Restaurants aren’t the only ones distorting our understanding of a serving size though. One look in the checkout line of most supermarkets, and you’ll observe a sea of candy options that say Sharing Size. The title alone indicates the bag or box is not a single serving. Don’t candy companies know we can’t stop ourselves and that once we open a bag or box of any candy the odds of stopping our consumption at the single-serving mark, carefully sealing the bag or box, and returning to the goodie in the future is slim?
Yes, they do.
Companies are able to charge more for a Sharing SIze bag and can justify this by saying a consumer is paying for multiple servings. In reality, many people eat until the bag or box is empty which means no sharing happened, just one person consuming several servings of the candy at once.
Many articles boast that the candy companies are attacking obesity with moves like the replacing of King Size on their packaging to Sharing Size, but this feels like a self-serving approach to the obesity epidemic. Changing words are not helping those of us who stop eating when our utensils or fingertips hit the bottom of the bag or unfold the last bit of candy wrapper. We need candy, chips, and other items that should be treats in our diet, not everyday occurrences, to be in single serving size containers. We need restaurants to serve single serving sizes of their dishes. We need to see the quantity we should be eating, not the quantity we are expected to ration.
The National Heart, Lung, and Blood Institute says growing portion sizes change what people, Americans specifically, think of as a normal portion when they are at home.
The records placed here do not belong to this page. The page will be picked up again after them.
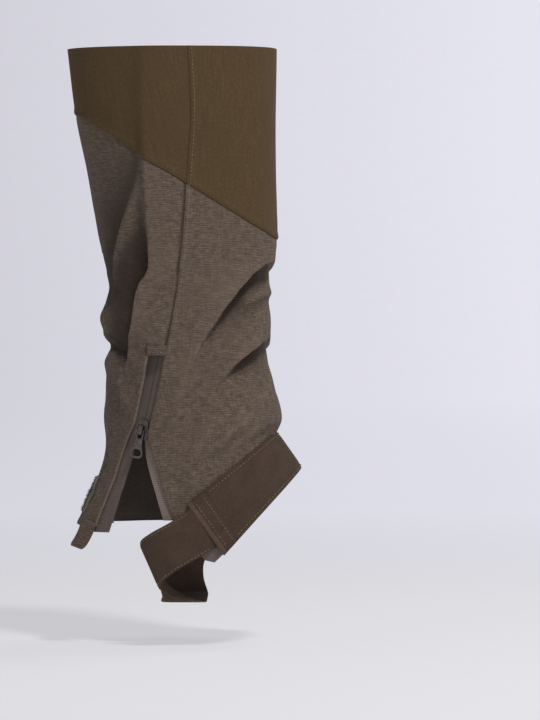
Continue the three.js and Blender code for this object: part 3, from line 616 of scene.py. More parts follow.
def zip_tape_weave(name, colour_name, factor, closed=None):
    """Ribbed tape; closed is the colour that it has above the slider, where it lies in the slot."""
    n = Nodes(name)
    base = tuple(c * factor for c in getattr(colours(), colour_name))
    place, u, v = n.cloth_place()
    lengthwise = n.wave(u, 1.15)
    crosswise = n.wave(v, 1.45)
    opened = n.ramp(v, SLIDER_Z + 2, SLIDER_Z - 8)
    shut = n.math("MULTIPLY", lengthwise, n.math("SUBTRACT", 1.0, opened))
    rib = n.math("ADD", n.math("MULTIPLY", crosswise, opened), shut)
    flecks = n.noise(place, 1.2, 3.0)
    light, dark = tone(base, 1.2), tone(base, 0.66)
    if closed:
        upper = getattr(colours(), closed)
        light, dark = n.mix(opened, tone(upper, 1.2), light), n.mix(opened, tone(upper, 0.66), dark)
    colour = n.mix(n.math("MULTIPLY", rib, 0.7), light, dark)
    colour = n.mix(n.math("MULTIPLY", n.ramp(flecks, 0.4, 0.7), 0.35), colour, tone(base, 0.7))
    n.join(colour, n.shader.inputs["Base Color"])
    n.bump(rib, 0.00012)
    return finish_fabric(n, 0.8, 0.02)


def twisted_thread(name, colour_name, low, high):
    n = Nodes(name)
    twist = n.noise(n.object_place(), 900.0, 2.0)
    base = getattr(colours(), colour_name)
    n.join(n.mix(n.ramp(twist, 0.35, 0.65), tone(base, low), tone(base, high)), n.shader.inputs["Base Color"])
    n.bump(twist, 0.00005)
    return finish_fabric(n, 0.7, 0.1)


def slider_metal():
    n = Nodes("slider_metal")
    worn = n.noise(n.object_place(), 420.0, 4.0, 0.6)
    colour = n.mix(n.ramp(worn, 0.4, 0.8), tone(colours().metal, 0.6), tone(colours().metal, 1.3))
    n.join(colour, n.shader.inputs["Base Color"])
    n.shader.inputs["Metallic"].default_value = 0.85
    gloss = n.add("ShaderNodeMapRange", {0: worn, 1: 0.3, 2: 0.7, 3: 0.26, 4: 0.4}).outputs[0]
    n.join(gloss, n.shader.inputs["Roughness"])
    n.bump(worn, 0.00003)
    return n.material


def nylon():
    n = Nodes("coil_nylon")
    mottle = n.noise(n.object_place(), 300.0, 2.0)
    n.join(n.mix(mottle, tone(colours().tape, 0.8), tone(colours().tape, 1.35)), n.shader.inputs["Base Color"])
    n.shader.inputs["Roughness"].default_value = 0.42
    n.bump(mottle, 0.00002)
    return n.material


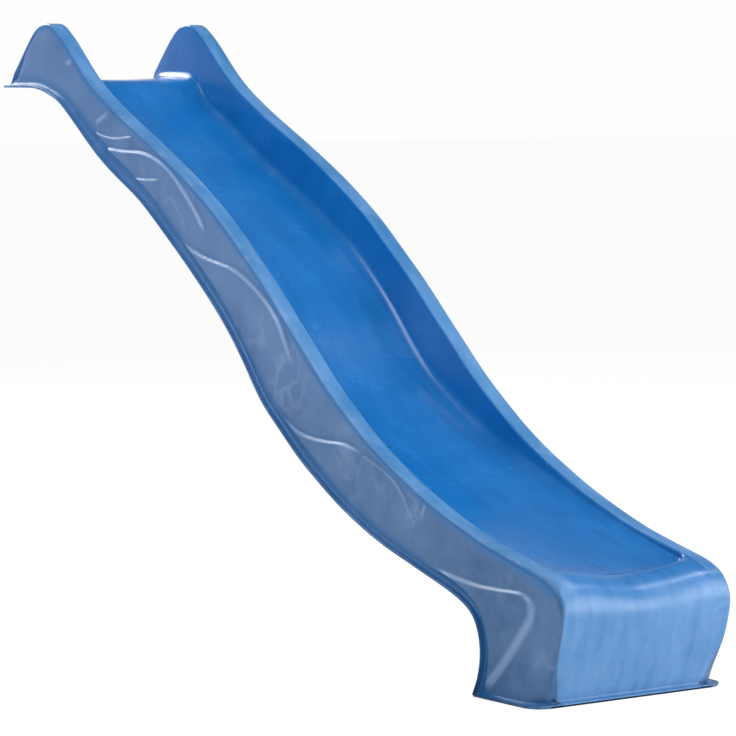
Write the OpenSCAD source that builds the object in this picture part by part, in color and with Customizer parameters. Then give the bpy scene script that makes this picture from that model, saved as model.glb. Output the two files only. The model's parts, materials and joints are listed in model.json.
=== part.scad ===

They call this “portion distortion.” They ask people to consider the following portion sizes twenty years ago to now:
20 Years Ago | Now | |
Bagel | 3″ diameter (140 Calories) | 6″ diameter (350 Calories) |
Cheeseburger | 1 (333 Calories) | 1 (590 Calories) |
Spaghetti with Meatballs | 1 cup sauce & 3 small meatballs (500 Calories) | 2 cups sauce & 3 large meatballs (1020 Calories) |
Soda | 6.5 oz (82 Calories) | 20 oz (250 Calories) |
Blueberry Muffin | 1.5 oz (210 Calories) | 5 oz (500 Calories) |
One thing is clear. At some point, adult meals became remarketed for children, and adult portions increased to the point of confusion. While this was going on, so, too, was the emergence of King Size candy and the Sharing Size. No wonder it’s difficult to understand what a serving size looks like.
But here’s the good news: You have and always will be in control of what you consume.
- Stop treating a portion size as a serving size. When that first basket of bottomless chips arrives at your table at the sit-down restaurant and you can’t return it with a polite no thanks, share and enjoy the basket with those at your table and then politely let your waiter know you do not want refills. Do the same with soda.
- Keep storage containers that only hold half a cup. Put foods that should be treated as treats, like Cheetos and candy, in those containers. Your fingers will hit the bottom of that container much quicker than they will the bottom of a sandwich bag. This is a great tip when packing your children’s school lunch.
- Instead of ordering from the combo menu at fast-food restaurants, order from the children’s menu. The children’s menu is closer to a single serving size.
- Use smaller dinnerware. Your eyes will simply see a full plate when looking at the smaller plate of food and will be content with much less.
- When at a sit-down restaurant and ordering a non-children’s menu item, ask for a to-go container with the delivery of your food. Immediately, put half your order in the to-go container. You’ll have a delicious meal for another day and since what remains on your plate will be closer to a serving size, not a portion size, you won’t feel guilty for eating everything that remains on your plate.
- Drink water thirty minutes before your meal arrives. Not only will it curb hunger pains but also, research suggests that being hydrated helps you separate hunger from thirst.
- Keep a food diary. If you commit to this for one week, you’ll see how often you are tempted to have a portion size, not serving size.
The bottom line is that it’s what’s on the outside that matters because most of us eat until the outside (i.e. the bag, the pint, the plate, the packaging, etc.) tells us we’re finished. But no more.
Consider this experiment: For one week eat only the single serving of an item at one time, both food and drink, within and outside your home. You’ll be amazed at not only how much extra you’re eating but also, how much extra you’re spending.